A true story: I have a good friend who was involved in ministry for 15 years. I thought I knew him well. We shared closely and encouraged one-another. One Sunday morning he turned up at my meeting. He did not come to the start and didn’t stay to the end. He just came to hear Gods word. He knelt at the mercy seat and left. We were slack, we did not get his details, but I knew he was my friend my buddy my ministry partner. We said we would be there for each other and I took that seriously. I have always been loyal to friends. I had moved away and had heard he become disenchanted with the ministry and with Christians in general. When he turned up that morning I knew, this was a God moment. I did not get to pray with him, I was gutted. I was too slow off the mark, too busy leading my prayer meeting, too busy to kneel and pray with my friend or afraid maybe.

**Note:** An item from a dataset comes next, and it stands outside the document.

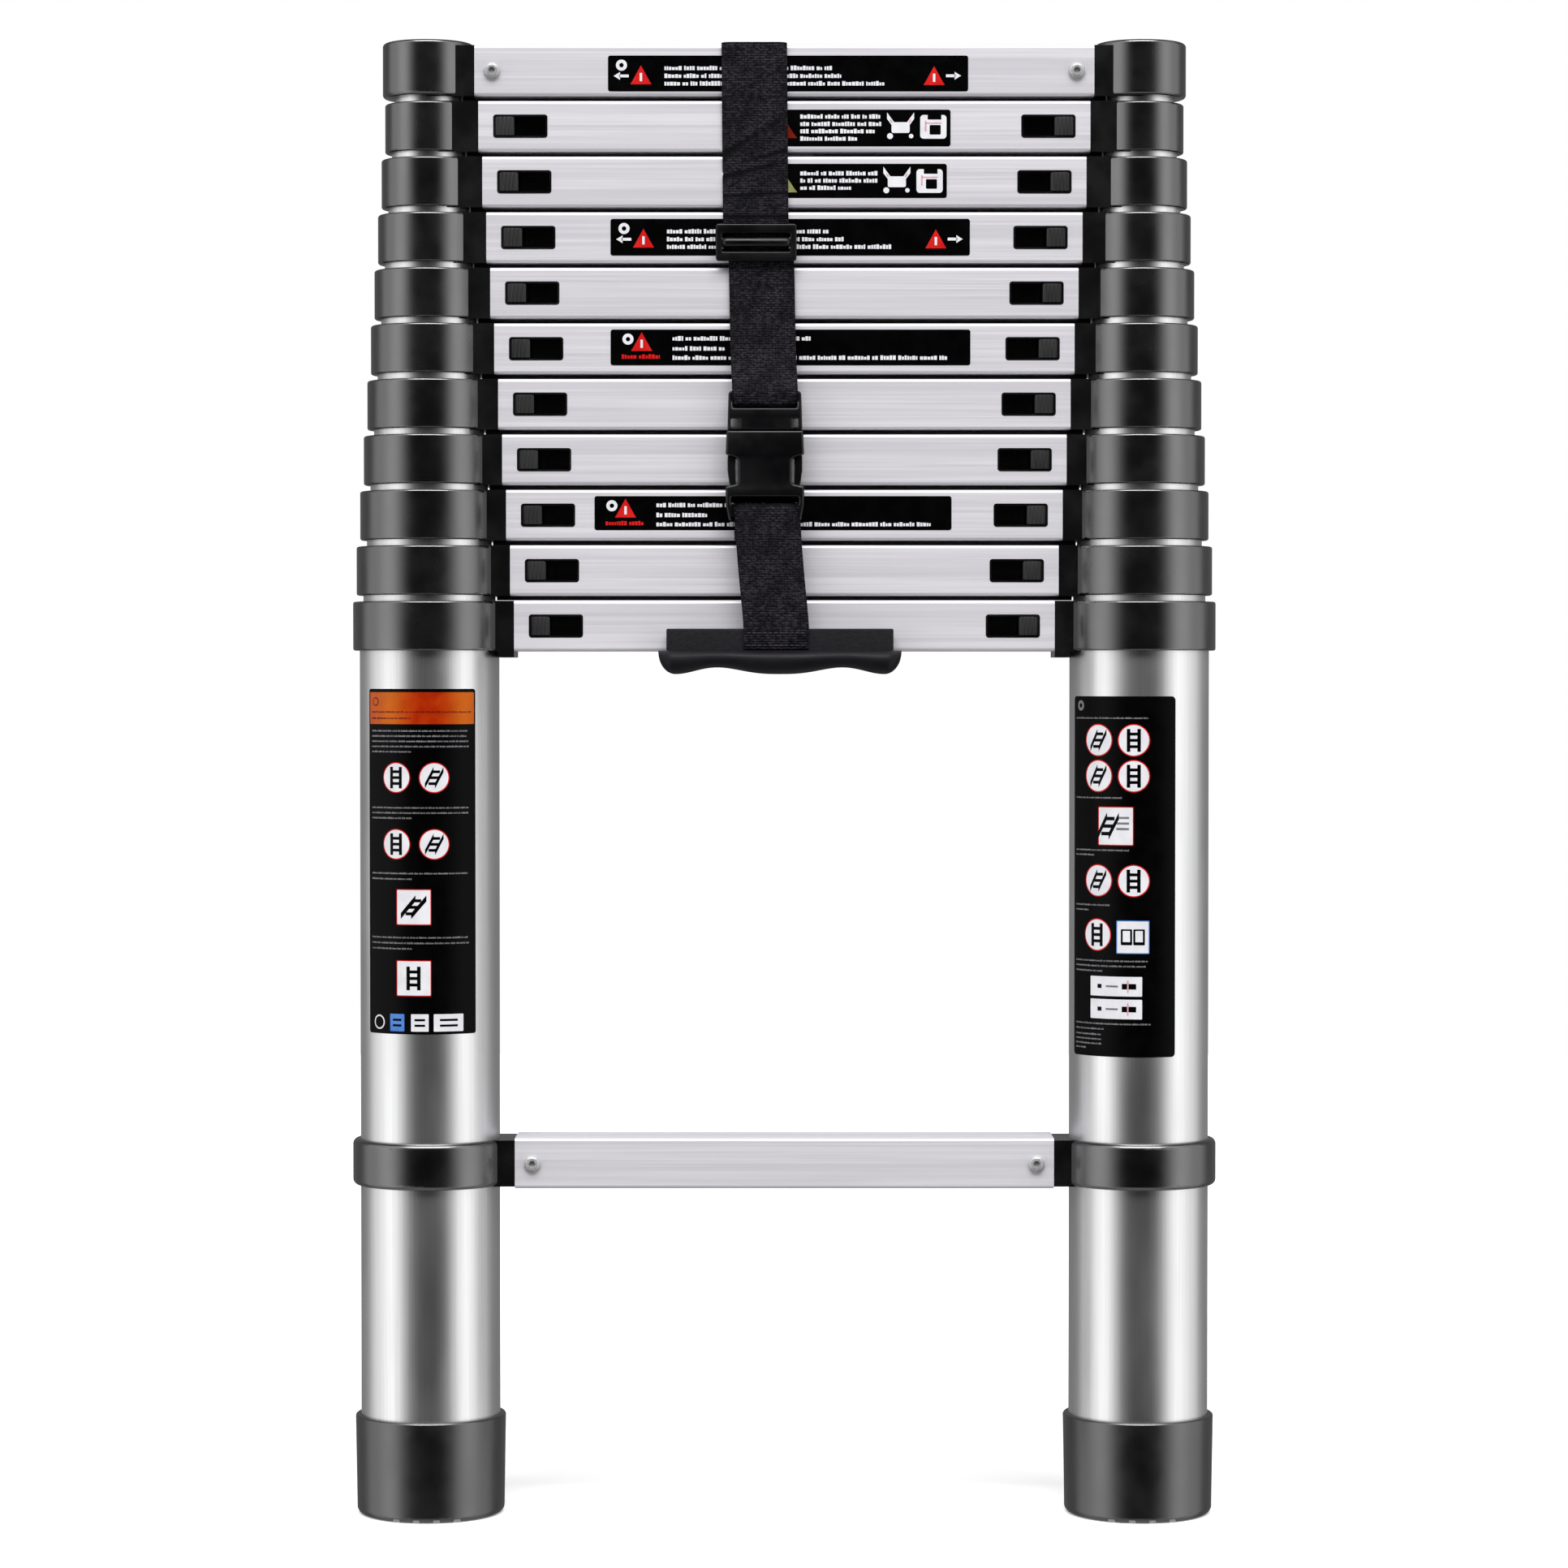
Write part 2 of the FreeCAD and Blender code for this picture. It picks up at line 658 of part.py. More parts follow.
def make_button(section):
    """The left thumb button of a rung with its lock pin, and its mirror image on the right."""
    name = f"lock_button_left_{section:02d}"
    half_tall = sizes.slot_tall * 0.5 - sizes.rung_clearance - sizes.bezel_wall - sizes.button_gap
    front = sizes.rung_depth * 0.5 + sizes.button_rise
    body = add_body(name + "_thumb_piece")
    face = add_sketch(body, "XZ_Plane", name + "_face", front)
    draw_rectangle(face, 0, sizes.button_length, -half_tall, half_tall)
    deep = front + sizes.chamber_back - sizes.button_gap
    block = pad(body, face, deep)
    block.Reversed = True
    front_y = -number(front)
    round_edges(
        body, block, sizes.button_edge,
        lambda edge: all(abs(v.Y - front_y) < 1e-6 for v in edge.Vertexes),
    )
    pin = doc.addObject("Part::Cylinder", name + "_pin")
    start = (
        arm_length(section) + sizes.slot_start + sizes.rung_clearance
        + sizes.bezel_wall + sizes.button_gap
    )
    pin_length = start - tube_radius(section - 1) - sizes.pin_tip_gap
    bind(pin, "Radius", sizes.pin_radius)
    bind(pin, "Height", pin_length)
    pin.Placement = Placement(Vector(0, 0, 0), Rotation(Vector(0, 1, 0), 90))
    put(pin, x=-pin_length)
    left = group(name, [body, pin])
    put(left, x=start - sizes.stile_offset, z=rung_height(section))
    return left, mirror(left, f"lock_button_right_{section:02d}")


def make_screw_pair(name, reach, height):
    """The two button-head screws of a rung."""
    body = add_body(name + "_left")
    profile = add_sketch(body, "XY_Plane", name + "_profile")
    draw_polygon(profile, [
        (0, sizes.screw_length),
        (0, -sizes.screw_head_tall),
        (sizes.screw_head_radius, -sizes.screw_head_tall),
        (sizes.screw_head_radius, 0),
        (sizes.screw_radius, 0),
        (sizes.screw_radius, sizes.screw_length),
    ])
    turned = revolve(body, profile)
    head_y = -number(sizes.screw_head_tall)
    round_edges(
        body, turned, sizes.screw_head_edge,
        lambda edge: is_ring(edge, sizes.screw_head_radius) and edge.BoundBox.YMax < head_y / 2,
    )
    socket = add_sketch(body, "XZ_Plane", name + "_socket", sizes.screw_head_tall + SLOT_CUT_MARGIN)
    corners = [math.radians(60 * i) for i in range(6)]
    draw_polygon(socket, [
        (sizes.screw_socket_radius * round(math.cos(a), 6),
         sizes.screw_socket_radius * round(math.sin(a), 6)) for a in corners
    ])
    pocket(body, socket, sizes.screw_socket_depth + SLOT_CUT_MARGIN)
    put(body, x=sizes.screw_inset - reach, y=sizes.rung_depth * -0.5, z=height)
    return group(name, [body, mirror(body, name + "_right")])


def make_feet():
    """The two rubber feet: tapered cups with grooves across their soles."""
    name = "stile_feet"
    body = add_body(name + "_left")
    bore = tube_radius(BASE) + sizes.foot_clearance
    profile = add_sketch(body, "XZ_Plane", name + "_profile")
    draw_polygon(profile, [
        (0, 0),
        (sizes.foot_bottom_radius, 0),
        (sizes.foot_top_radius, sizes.foot_tall),
        (bore, sizes.foot_tall),
        (bore, sizes.foot_floor),
        (0, sizes.foot_floor),
    ])
    cup = revolve(body, profile)
    sole = round_edges(
        body, cup, sizes.foot_bottom_edge, lambda edge: is_ring(edge, sizes.foot_bottom_radius)
    )
    round_edges(body, sole, sizes.foot_top_edge, lambda edge: is_ring(edge, sizes.foot_top_radius))
    reach = sizes.foot_top_radius + SLOT_CUT_MARGIN
    groove = add_sketch(body, "XZ_Plane", name + "_groove", reach)
    row_start = (sizes.foot_groove_count - 1) * sizes.foot_groove_pitch * -0.5
    half_wide = sizes.foot_groove_width * 0.5
    draw_rectangle(
        groove, row_start - half_wide, row_start + half_wide,
        sizes.foot_groove_depth * -1, sizes.foot_groove_depth,
    )
    cut = pocket(body, groove, 2 * reach)
    repeat_across(body, cut, groove, sizes.foot_groove_pitch, sizes.foot_groove_count)
    put(body, x=-sizes.stile_offset)
    return group(name, [body, mirror(body, name + "_right")])


def strap_front():
    """How far in front of the stile axes the strap's outside is."""
    return sizes.rung_depth * 0.5 + sizes.strap_gap + sizes.strap_thick


def make_webbing():
    """The strap: one closed loop of webbing, round the front, top, back and bottom of all the rungs."""
    name = "strap_webbing"
    body = add_body(name)
    inner_half_deep = strap_front() - sizes.strap_thick
    inner_top = rung_height(1) + sizes.rung_tall * 0.5 + sizes.strap_gap
    inner_bottom = rung_height(BASE) - sizes.rung_tall * 0.5 - sizes.strap_gap
    top = inner_top + sizes.strap_thick
    bottom = inner_bottom - sizes.strap_thick
    half_wide = sizes.strap_wide * 0.5
    outline = add_sketch(body, "XZ_Plane", name + "_outline", strap_front())
    draw_polygon(outline, [
        (sizes.strap_bottom_shift - half_wide, bottom),
        (sizes.strap_bottom_shift + half_wide, bottom),
        (sizes.strap_top_shift + half_wide, top),
        (sizes.strap_top_shift - half_wide, top),
    ])
    whole = pad(body, outline, 2 * strap_front())
    whole.Reversed = True
    inside = add_sketch(body, "YZ_Plane", name + "_inside", sizes.strap_wide * 2)
    draw_rectangle(inside, -inner_half_deep, inner_half_deep, inner_bottom, inner_top)
    pocket(body, inside, sizes.strap_wide * 4)
    return body


def pad_forward(body, name, start, deep, corners):
    """A plate with this front outline, which starts at this distance and grows to the front."""
    sketch = add_sketch(body, "XZ_Plane", name, start)
    draw_polygon(sketch, corners)
    return pad(body, sketch, deep)


def box_corners(left, right, low, high):
    return [(left, low), (right, low), (right, high), (left, high)]


def make_handle():
    """The carry handle: a plate that the strap holds, and the rounded grip below it."""
    name = "carry_handle"
    body = add_body(name)
    start = strap_front() + sizes.hardware_gap
    reach = sizes.handle_plate_reach
    plate_low = sizes.handle_seam - sizes.handle_edge
    pad_forward(
        body, name + "_plate", start, sizes.handle_plate_deep,
        box_corners(-reach, reach, plate_low, sizes.handle_top),
    )
    grip = add_sketch(body, "YZ_Plane", name + "_grip", -sizes.handle_grip_reach)
    draw_rounded_rectangle(
        grip, -start - sizes.handle_grip_deep, -start,
        sizes.handle_bottom, sizes.handle_seam, sizes.handle_edge,
    )
    pad(body, grip, 2 * sizes.handle_grip_reach)
    put(body, x=sizes.handle_shift)
    return body


def make_buckle():
    """The buckle's socket half, with side windows for the tongue's prongs, and the strap's adjuster."""
    name = "buckle_socket"
    body = add_body(name)
    start = strap_front() + sizes.hardware_gap
    reach = sizes.buckle_reach
    shell = pad_forward(
        body, name + "_shell", start, sizes.buckle_deep,
        box_corners(-reach, reach, sizes.buckle_bottom, sizes.buckle_top),
    )
    round_edges(
        body, shell, sizes.buckle_edge,
        lambda edge: runs_along(edge, Vector(0, 0, 1)) and edge.BoundBox.YMax < -number(start) - 1,
    )
    cavity_front = start + (sizes.buckle_deep + sizes.buckle_cavity_deep) * 0.5
    cavity_back = start + (sizes.buckle_deep - sizes.buckle_cavity_deep) * 0.5
    cavity = add_sketch(body, "XY_Plane", name + "_cavity", sizes.buckle_cavity_bottom)
    draw_rectangle(
        cavity, -sizes.buckle_cavity_reach, sizes.buckle_cavity_reach, -cavity_front, -cavity_back
    )
    pocket(body, cavity, sizes.buckle_top, along_normal=True)
    windows = add_sketch(body, "XZ_Plane", name + "_windows", start + sizes.buckle_deep + 1)
    low, high = sizes.buckle_window_bottom, sizes.buckle_window_top
    inner, outer = sizes.buckle_window_inner, sizes.buckle_reach + SLOT_CUT_MARGIN
    draw_polygon(windows, box_corners(inner, outer, low, high))
    draw_polygon(windows, box_corners(-outer, -inner, low, high))
    pocket(body, windows, sizes.buckle_deep + 2 * SLOT_CUT_MARGIN)
    put(body, x=sizes.buckle_shift)

    adjuster = add_body("strap_adjuster")
    half_tall = sizes.adjuster_half_tall
    middle = sizes.adjuster_middle
    pad_forward(
        adjuster, "strap_adjuster_frame", start, sizes.adjuster_deep,
        box_corners(
            -sizes.adjuster_reach, sizes.adjuster_reach, middle - half_tall, middle + half_tall
        ),
    )
    slots = add_sketch(
        adjuster, "XZ_Plane", "strap_adjuster_slots", start + sizes.adjuster_deep + 1
    )
    slot_reach = sizes.adjuster_slot_reach
    slot_in, slot_out = sizes.adjuster_slot_inner, sizes.adjuster_slot_outer
    draw_polygon(slots, box_corners(-slot_reach, slot_reach, middle + slot_in, middle + slot_out))
    draw_polygon(slots, box_corners(-slot_reach, slot_reach, middle - slot_out, middle - slot_in))
    pocket(adjuster, slots, sizes.adjuster_deep + 2 * SLOT_CUT_MARGIN)
    put(adjuster, x=sizes.adjuster_shift)
    return group("strap_buckle", [body, adjuster])


def make_buckle_tongue():
    """The buckle's other half: a bar for the strap, two spring prongs and a guide between them."""
    name = "buckle_tongue"
    body = add_body(name)
    gap = sizes.tongue_gap
    start = strap_front() + sizes.hardware_gap
    prong_start = start + (sizes.buckle_deep - sizes.buckle_cavity_deep) * 0.5 + gap
    prong_deep = sizes.buckle_cavity_deep - 2 * gap
    bar_low = sizes.buckle_top + gap
    bar = pad_forward(
        body, name + "_bar", start, sizes.buckle_deep,
        box_corners(-sizes.tongue_reach, sizes.tongue_reach, bar_low, sizes.tongue_top),
    )
    round_edges(
        body, bar, sizes.buckle_edge,
        lambda edge: runs_along(edge, Vector(0, 0, 1)) and edge.BoundBox.YMax < -number(start) - 1,
    )
    outer = sizes.buckle_cavity_reach - gap
    inner = outer - sizes.tongue_prong_wide
    low = sizes.tongue_prong_bottom
    guide = sizes.tongue_guide_reach
    for part_name, left, right, bottom in (
        ("_right_prong", inner, outer, low),
        ("_left_prong", -outer, -inner, low),
        ("_guide", -guide, guide, sizes.tongue_guide_bottom),
    ):
        corners = box_corners(left, right, bottom, bar_low)
        pad_forward(body, name + part_name, prong_start, prong_deep, corners)
    put(body, x=sizes.buckle_shift)
    return body


def make_all():
    """Every sub-part, by the name of its node."""
    made = []
    for section in range(1, SECTION_COUNT + 1):
        made.append(make_tubes(section))
        made.append(make_collar_set(section))
        if section != BASE:
            name = f"rung_{section:02d}"
            slotted = section in LOCKING_SECTIONS
            made.append(make_rung(name, rung_reach(section), rung_height(section), slotted))
        if section in LOCKING_SECTIONS:
            made.extend(make_button(section))
    base_rungs = [
        make_rung("base_rung", rung_reach(BASE), rung_height(BASE), True),
        make_rung("lowest_rung", rung_reach(BASE), sizes.lowest_rung_height, False),
    ]
    made.append(group("base_rungs", base_rungs))
    made.append(make_screw_pair("top_rung_screws", rung_reach(1), rung_height(1)))
    made.append(
        make_screw_pair("lowest_rung_screws", rung_reach(BASE), sizes.lowest_rung_height)
    )
    made.append(make_feet())
    made.append(make_webbing())
    made.append(make_handle())
    made.append(make_buckle())
    made.append(make_buckle_tongue())
    return made


def check_and_write(parts):
    doc.recompute()
    failed = [o.Name for o in doc.Objects if "Invalid" in o.State or "Error" in o.State]
    bad_shapes = [p.Label for p in parts if p.Shape.isNull() or not p.Shape.isValid()]
    if failed or bad_shapes:
        raise RuntimeError(f"failed objects {failed}, bad shapes {bad_shapes}")
    os.makedirs("parts", exist_ok=True)
    for part in parts:
        part.Shape.exportStep(os.path.join("parts", part.Label + ".step"))


fill_sheet()
check_and_write(make_all())
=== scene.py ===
import math
import random

import bmesh
import bpy
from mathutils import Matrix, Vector, noise


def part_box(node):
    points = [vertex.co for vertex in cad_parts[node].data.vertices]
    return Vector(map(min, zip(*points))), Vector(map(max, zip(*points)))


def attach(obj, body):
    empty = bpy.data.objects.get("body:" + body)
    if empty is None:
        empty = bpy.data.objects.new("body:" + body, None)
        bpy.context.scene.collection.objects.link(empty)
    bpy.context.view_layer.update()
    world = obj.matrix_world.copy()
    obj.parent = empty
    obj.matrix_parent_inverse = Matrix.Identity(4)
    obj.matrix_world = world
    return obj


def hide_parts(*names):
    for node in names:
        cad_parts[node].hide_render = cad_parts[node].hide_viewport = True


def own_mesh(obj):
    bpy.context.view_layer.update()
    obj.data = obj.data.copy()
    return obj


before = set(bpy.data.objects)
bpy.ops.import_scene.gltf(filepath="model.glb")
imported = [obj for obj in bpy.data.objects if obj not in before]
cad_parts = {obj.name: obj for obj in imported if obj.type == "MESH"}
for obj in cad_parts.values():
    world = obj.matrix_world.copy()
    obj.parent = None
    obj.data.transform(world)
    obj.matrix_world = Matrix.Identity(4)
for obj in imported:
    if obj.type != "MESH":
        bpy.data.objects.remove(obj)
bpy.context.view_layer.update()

# A telescopic extension ladder, stored closed, with a strap, a buckle and a carry handle round its
# rungs. Metres, in the CAD model's frame: the ladder's front faces -Y and +Z is up. Only the shapes of
# labels and slabs are given in millimetres. The tubes, collars, rungs, feet and screws are the CAD
# model's own meshes with new materials. The soft and detailed pieces are built here.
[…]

Just show you care: I contacted him soon after and I will never forget his words.

“Forget the preaching.”
“Forget all the good works.”
“Forget all the learning and building a Church, all I wanted was for someone to come and talk to me. Know one turned up know one contacted us.
Just Care Craig that’s all people are wanting, just show you care and show up.”

That is my blog, it seems wordy and inadequate but please do not give me platitudes and the normal spin just show you care.  On that note, I challenge my own efforts in this regard.